*WRITTEN EXERCISE*: Reading down the listing below, count the lines where the word "materials" shows up, then give only that count.

*DATASET EXCERPT*:
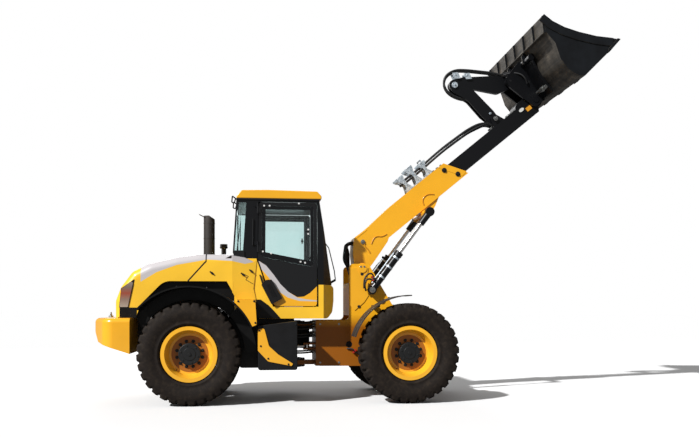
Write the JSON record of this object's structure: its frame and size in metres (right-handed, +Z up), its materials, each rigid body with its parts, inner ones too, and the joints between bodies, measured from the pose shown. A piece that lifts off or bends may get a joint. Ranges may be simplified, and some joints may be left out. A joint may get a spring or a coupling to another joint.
{
  "type": "articulated wheel loader with telescopic boom",
  "caption": "Yellow articulated wheel loader with a raised telescopic boom, a wide bucket, an enclosed cab with two doors and large lugged tyres.",
  "frame": {"origin": "on the ground, in the middle plane, under the middle of the overall length", "axes": "+X forwards, +Y to the left, +Z up"},
  "size_m": [6.91, 2.42, 5.1203],
  "materials": {
    "yellow_paint": "gloss",
    "black_paint": "satin",
    "bucket_steel": "satin",
    "stack_steel": "matte",
    "engine_grey": "matte",
    "lamp_lens": "gloss",
    "cab_glazing": "gloss",
    "seat_vinyl": "satin",
    "moulded_plastic": "matte",
    "fender_sheet": "satin",
    "galvanised": "satin",
    "hose_rubber": "matte",
    "wheel_yellow": "gloss",
    "tyre_rubber": "matte",
    "chrome_rod": "polished"
  },
  "bodies": {
    "rear_body": {"rear_axle": "black_paint", "rear_frame": "black_paint", "counterweight": "yellow_paint", "engine_hood": "yellow_paint", "engine_block": "engine_grey", "tail_lamps": "lamp_lens", "engine_stacks": "stack_steel", "rear_fenders": "black_paint", "fender_panels": "yellow_paint", "side_boxes": "black_paint", "side_panels": "yellow_paint", "cab_tub": "yellow_paint", "cab_frame": "black_paint", "cab_roof": "yellow_paint", "cab_glass": "cab_glazing", "seat": "seat_vinyl", "steering_console": "moulded_plastic"},
    "front_body": {"front_frame": "yellow_paint", "lift_pins": "black_paint", "front_axle": "black_paint", "front_fenders": "fender_sheet"},
    "boom": {"boom_outer": "yellow_paint", "hose_guides": "galvanised"},
    "boom_extension": {"boom_inner": "black_paint", "boom_hoses": "hose_rubber"},
    "rocker": {"rocker": "black_paint"},
    "tilt_link": {"tilt_link": "black_paint"},
    "bucket_body": {"coupler": "black_paint", "bucket": "bucket_steel"},
    "door_left": {"door_left": "yellow_paint", "door_left_glass": "cab_glazing", "door_left_vent": "moulded_plastic"},
    "lift_barrel_left": {"lift_barrel_left": "black_paint"},
    "lift_rod_left": {"lift_rod_left": "chrome_rod"},
    "steer_barrel_left": {"steer_barrel_left": "black_paint"},
    "steer_rod_left": {"steer_rod_left": "chrome_rod"},
    "door_right": {"door_right": "yellow_paint", "door_right_glass": "cab_glazing", "door_right_vent": "moulded_plastic"},
    "lift_barrel_right": {"lift_barrel_right": "black_paint"},
    "lift_rod_right": {"lift_rod_right": "chrome_rod"},
    "steer_barrel_right": {"steer_barrel_right": "black_paint"},
    "steer_rod_right": {"steer_rod_right": "chrome_rod"},
    "wheel_front_left": {"wheel_front_left_rim": "wheel_yellow", "wheel_front_left_tyre": "tyre_rubber"},
    "wheel_front_right": {"wheel_front_right_rim": "wheel_yellow", "wheel_front_right_tyre": "tyre_rubber"},
    "wheel_rear_left": {"wheel_rear_left_rim": "wheel_yellow", "wheel_rear_left_tyre": "tyre_rubber"},
    "wheel_rear_right": {"wheel_rear_right_rim": "wheel_yellow", "wheel_rear_right_tyre": "tyre_rubber"}
  },
  "joints": [
    {"name": "steering", "type": "hinge", "parent": "rear_body", "child": "front_body", "pos_m": [-0.78505, 0, 0.7004], "axis": [0, 0, 1], "range_deg": [-35, 35]},
    {"name": "front_left_wheel_spin", "type": "hinge", "parent": "front_body", "child": "wheel_front_left", "pos_m": [0.63995, 0.897, 0.6604], "axis": [0, 1, 0], "continuous": true},
    {"name": "front_right_wheel_spin", "type": "hinge", "parent": "front_body", "child": "wheel_front_right", "pos_m": [0.63995, -0.897, 0.6604], "axis": [0, 1, 0], "continuous": true},
    {"name": "rear_left_wheel_spin", "type": "hinge", "parent": "rear_body", "child": "wheel_rear_left", "pos_m": [-2.21005, 0.897, 0.6604], "axis": [0, 1, 0], "continuous": true},
    {"name": "rear_right_wheel_spin", "type": "hinge", "parent": "rear_body", "child": "wheel_rear_right", "pos_m": [-2.21005, -0.897, 0.6604], "axis": [0, 1, 0], "continuous": true},
    {"name": "left_door", "type": "hinge", "parent": "rear_body", "child": "door_left", "pos_m": [-1.34405, 0.746, 1.9004], "axis": [0, 0, 1], "range_deg": [0, 80]},
    {"name": "right_door", "type": "hinge", "parent": "rear_body", "child": "door_right", "pos_m": [-1.34405, -0.746, 1.9004], "axis": [0, 0, -1], "range_deg": [0, 80]},
    {"name": "boom_lift", "type": "hinge", "parent": "front_body", "child": "boom", "pos_m": [0.09795, 0, 1.7974], "axis": [0, -1, 0], "range_deg": [-79, 12]},
    {"name": "boom_telescope", "type": "slide", "parent": "boom", "child": "boom_extension", "axis": [0.7749, 0, 0.632], "range_m": [-0.85, 0.1]},
    {"name": "bucket_tilt", "type": "hinge", "parent": "boom_extension", "child": "bucket_body", "pos_m": [2.66715, 0, 4.27991], "axis": [0, 1, 0], "range_deg": [-30, 85]},
    {"name": "rocker_swing", "type": "hinge", "parent": "boom_extension", "child": "rocker", "pos_m": [2.08025, 0, 3.99481], "axis": [0, 1, 0], "range_deg": [-21, 56]},
    {"name": "tilt_link_swing", "type": "hinge", "parent": "rocker", "child": "tilt_link", "pos_m": [1.48379, 0, 4.47616], "axis": [0, 1, 0], "range_deg": [-49, 18]},
    {"name": "lift_barrel_left_swing", "type": "hinge", "parent": "front_body", "child": "lift_barrel_left", "pos_m": [0.21995, 0.455, 1.5004], "axis": [0, -1, 0], "range_deg": [-81, 14]},
    {"name": "lift_rod_left_stroke", "type": "slide", "parent": "lift_barrel_left", "child": "lift_rod_left", "axis": [0.597, 0, 0.8023], "range_m": [-0.429, 0.074]},
    {"name": "lift_barrel_right_swing", "type": "hinge", "parent": "front_body", "child": "lift_barrel_right", "pos_m": [0.21995, -0.455, 1.5004], "axis": [0, -1, 0], "range_deg": [-81, 14]},
    {"name": "lift_rod_right_stroke", "type": "slide", "parent": "lift_barrel_right", "child": "lift_rod_right", "axis": [0.597, 0, 0.8023], "range_m": [-0.429, 0.074]},
    {"name": "steer_barrel_left_swing", "type": "hinge", "parent": "rear_body", "child": "steer_barrel_left", "pos_m": [-1.33005, 0.19, 0.7204], "axis": [0, 0, 1], "range_deg": [-8, 8]},
    {"name": "steer_rod_left_stroke", "type": "slide", "parent": "steer_barrel_left", "child": "steer_rod_left", "axis": [0.9986, 0.0526, 0], "range_m": [-0.143, 0.143]},
    {"name": "steer_barrel_right_swing", "type": "hinge", "parent": "rear_body", "child": "steer_barrel_right", "pos_m": [-1.33005, -0.19, 0.7204], "axis": [0, 0, 1], "range_deg": [-8, 8]},
    {"name": "steer_rod_right_stroke", "type": "slide", "parent": "steer_barrel_right", "child": "steer_rod_right", "axis": [0.9986, -0.0526, 0], "range_m": [-0.143, 0.143]}
  ],
  "couplings": [
    {"joint": "rocker_swing", "follows": "bucket_tilt", "ratio": 0.64},
    {"joint": "tilt_link_swing", "follows": "bucket_tilt", "ratio": -0.56},
    {"joint": "lift_barrel_left_swing", "follows": "boom_lift", "ratio": 1.01},
    {"joint": "lift_rod_left_stroke", "follows": "boom_lift", "m_per_rad": 0.30367},
    {"joint": "lift_barrel_right_swing", "follows": "boom_lift", "ratio": 1.01},
    {"joint": "lift_rod_right_stroke", "follows": "boom_lift", "m_per_rad": 0.30367},
    {"joint": "steer_barrel_left_swing", "follows": "steering", "ratio": 0.2},
    {"joint": "steer_rod_left_stroke", "follows": "steering", "m_per_rad": -0.21772},
    {"joint": "steer_barrel_right_swing", "follows": "steering", "ratio": 0.2},
    {"joint": "steer_rod_right_stroke", "follows": "steering", "m_per_rad": 0.21772}
  ]
}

*RESPONSE*: 2